- Available data
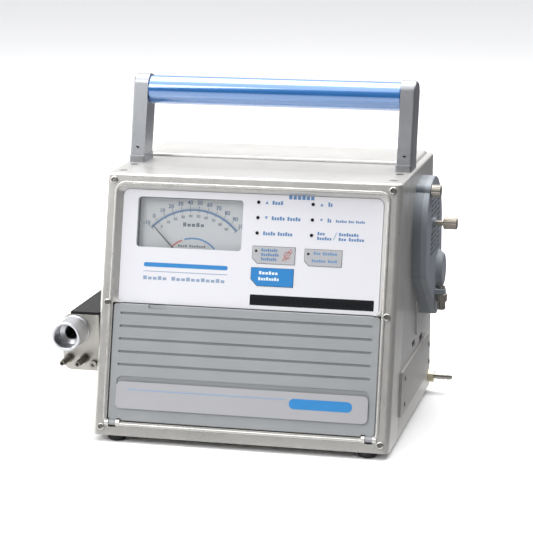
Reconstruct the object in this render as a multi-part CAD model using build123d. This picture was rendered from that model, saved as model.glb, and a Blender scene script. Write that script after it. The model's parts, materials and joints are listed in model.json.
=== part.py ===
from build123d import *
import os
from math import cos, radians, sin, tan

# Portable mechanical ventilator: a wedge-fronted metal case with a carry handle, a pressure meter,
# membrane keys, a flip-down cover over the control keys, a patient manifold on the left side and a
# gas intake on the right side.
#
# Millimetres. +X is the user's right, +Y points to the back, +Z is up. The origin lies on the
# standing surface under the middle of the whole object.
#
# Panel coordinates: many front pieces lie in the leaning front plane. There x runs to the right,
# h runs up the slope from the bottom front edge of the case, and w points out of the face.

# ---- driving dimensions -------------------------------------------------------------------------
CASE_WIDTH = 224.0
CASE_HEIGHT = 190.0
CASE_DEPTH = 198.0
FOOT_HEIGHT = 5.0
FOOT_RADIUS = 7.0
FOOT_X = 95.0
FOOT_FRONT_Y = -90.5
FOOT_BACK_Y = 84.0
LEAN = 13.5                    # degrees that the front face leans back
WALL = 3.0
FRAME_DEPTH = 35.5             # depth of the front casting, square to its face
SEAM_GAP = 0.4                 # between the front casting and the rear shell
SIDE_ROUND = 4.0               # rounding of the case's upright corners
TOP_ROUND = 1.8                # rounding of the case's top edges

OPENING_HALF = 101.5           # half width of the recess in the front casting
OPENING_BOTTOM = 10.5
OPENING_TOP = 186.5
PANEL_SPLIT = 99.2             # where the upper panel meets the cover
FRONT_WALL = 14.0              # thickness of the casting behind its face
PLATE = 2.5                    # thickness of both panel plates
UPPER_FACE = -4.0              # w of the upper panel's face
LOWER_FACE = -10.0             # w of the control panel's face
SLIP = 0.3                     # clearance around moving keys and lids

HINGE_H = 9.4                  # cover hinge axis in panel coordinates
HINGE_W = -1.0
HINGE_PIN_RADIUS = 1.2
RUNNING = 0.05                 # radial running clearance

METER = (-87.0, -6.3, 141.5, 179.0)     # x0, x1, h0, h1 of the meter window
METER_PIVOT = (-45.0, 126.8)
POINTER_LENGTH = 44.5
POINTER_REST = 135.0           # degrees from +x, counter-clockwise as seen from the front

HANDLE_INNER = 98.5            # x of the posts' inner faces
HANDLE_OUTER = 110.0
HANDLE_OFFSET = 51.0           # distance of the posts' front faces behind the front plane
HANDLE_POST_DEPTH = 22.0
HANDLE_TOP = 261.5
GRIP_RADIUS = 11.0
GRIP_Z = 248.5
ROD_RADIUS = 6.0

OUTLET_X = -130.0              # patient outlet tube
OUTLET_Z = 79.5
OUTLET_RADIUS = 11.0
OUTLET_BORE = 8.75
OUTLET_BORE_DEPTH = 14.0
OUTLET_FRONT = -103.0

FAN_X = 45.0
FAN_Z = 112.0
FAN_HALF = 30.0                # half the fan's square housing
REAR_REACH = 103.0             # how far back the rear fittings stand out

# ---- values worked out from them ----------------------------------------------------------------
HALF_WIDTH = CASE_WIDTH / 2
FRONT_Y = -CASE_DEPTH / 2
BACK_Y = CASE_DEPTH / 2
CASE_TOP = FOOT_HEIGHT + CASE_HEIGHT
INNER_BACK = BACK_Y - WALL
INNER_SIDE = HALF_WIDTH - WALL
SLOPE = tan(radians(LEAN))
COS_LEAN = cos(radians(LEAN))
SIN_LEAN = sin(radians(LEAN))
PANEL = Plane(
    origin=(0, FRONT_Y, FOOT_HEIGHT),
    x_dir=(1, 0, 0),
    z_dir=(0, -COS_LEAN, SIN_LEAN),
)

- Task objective
Copy every line of the material, please, keeping it exactly the same.

- Worked answer
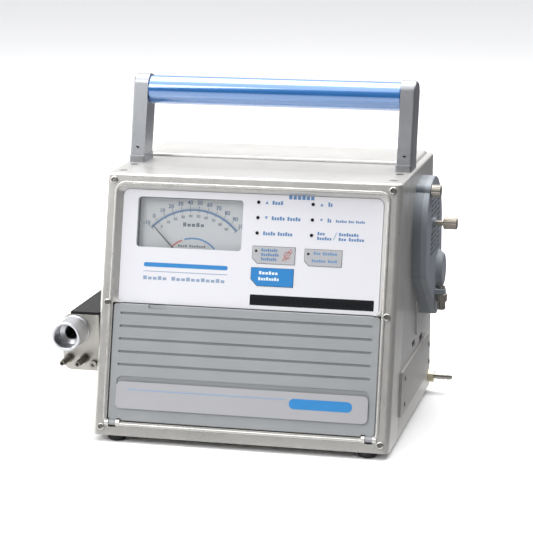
Reconstruct the object in this render as a multi-part CAD model using build123d. This picture was rendered from that model, saved as model.glb, and a Blender scene script. Write that script after it. The model's parts, materials and joints are listed in model.json.
=== part.py ===
from build123d import *
import os
from math import cos, radians, sin, tan

# Portable mechanical ventilator: a wedge-fronted metal case with a carry handle, a pressure meter,
# membrane keys, a flip-down cover over the control keys, a patient manifold on the left side and a
# gas intake on the right side.
#
# Millimetres. +X is the user's right, +Y points to the back, +Z is up. The origin lies on the
# standing surface under the middle of the whole object.
#
# Panel coordinates: many front pieces lie in the leaning front plane. There x runs to the right,
# h runs up the slope from the bottom front edge of the case, and w points out of the face.

# ---- driving dimensions -------------------------------------------------------------------------
CASE_WIDTH = 224.0
CASE_HEIGHT = 190.0
CASE_DEPTH = 198.0
FOOT_HEIGHT = 5.0
FOOT_RADIUS = 7.0
FOOT_X = 95.0
FOOT_FRONT_Y = -90.5
FOOT_BACK_Y = 84.0
LEAN = 13.5                    # degrees that the front face leans back
WALL = 3.0
FRAME_DEPTH = 35.5             # depth of the front casting, square to its face
SEAM_GAP = 0.4                 # between the front casting and the rear shell
SIDE_ROUND = 4.0               # rounding of the case's upright corners
TOP_ROUND = 1.8                # rounding of the case's top edges

OPENING_HALF = 101.5           # half width of the recess in the front casting
OPENING_BOTTOM = 10.5
OPENING_TOP = 186.5
PANEL_SPLIT = 99.2             # where the upper panel meets the cover
FRONT_WALL = 14.0              # thickness of the casting behind its face
PLATE = 2.5                    # thickness of both panel plates
UPPER_FACE = -4.0              # w of the upper panel's face
LOWER_FACE = -10.0             # w of the control panel's face
SLIP = 0.3                     # clearance around moving keys and lids

HINGE_H = 9.4                  # cover hinge axis in panel coordinates
HINGE_W = -1.0
HINGE_PIN_RADIUS = 1.2
RUNNING = 0.05                 # radial running clearance

METER = (-87.0, -6.3, 141.5, 179.0)     # x0, x1, h0, h1 of the meter window
METER_PIVOT = (-45.0, 126.8)
POINTER_LENGTH = 44.5
POINTER_REST = 135.0           # degrees from +x, counter-clockwise as seen from the front

HANDLE_INNER = 98.5            # x of the posts' inner faces
HANDLE_OUTER = 110.0
HANDLE_OFFSET = 51.0           # distance of the posts' front faces behind the front plane
HANDLE_POST_DEPTH = 22.0
HANDLE_TOP = 261.5
GRIP_RADIUS = 11.0
GRIP_Z = 248.5
ROD_RADIUS = 6.0

OUTLET_X = -130.0              # patient outlet tube
OUTLET_Z = 79.5
OUTLET_RADIUS = 11.0
OUTLET_BORE = 8.75
OUTLET_BORE_DEPTH = 14.0
OUTLET_FRONT = -103.0

FAN_X = 45.0
FAN_Z = 112.0
FAN_HALF = 30.0                # half the fan's square housing
REAR_REACH = 103.0             # how far back the rear fittings stand out

# ---- values worked out from them ----------------------------------------------------------------
HALF_WIDTH = CASE_WIDTH / 2
FRONT_Y = -CASE_DEPTH / 2
BACK_Y = CASE_DEPTH / 2
CASE_TOP = FOOT_HEIGHT + CASE_HEIGHT
INNER_BACK = BACK_Y - WALL
INNER_SIDE = HALF_WIDTH - WALL
SLOPE = tan(radians(LEAN))
COS_LEAN = cos(radians(LEAN))
SIN_LEAN = sin(radians(LEAN))
PANEL = Plane(
    origin=(0, FRONT_Y, FOOT_HEIGHT),
    x_dir=(1, 0, 0),
    z_dir=(0, -COS_LEAN, SIN_LEAN),
)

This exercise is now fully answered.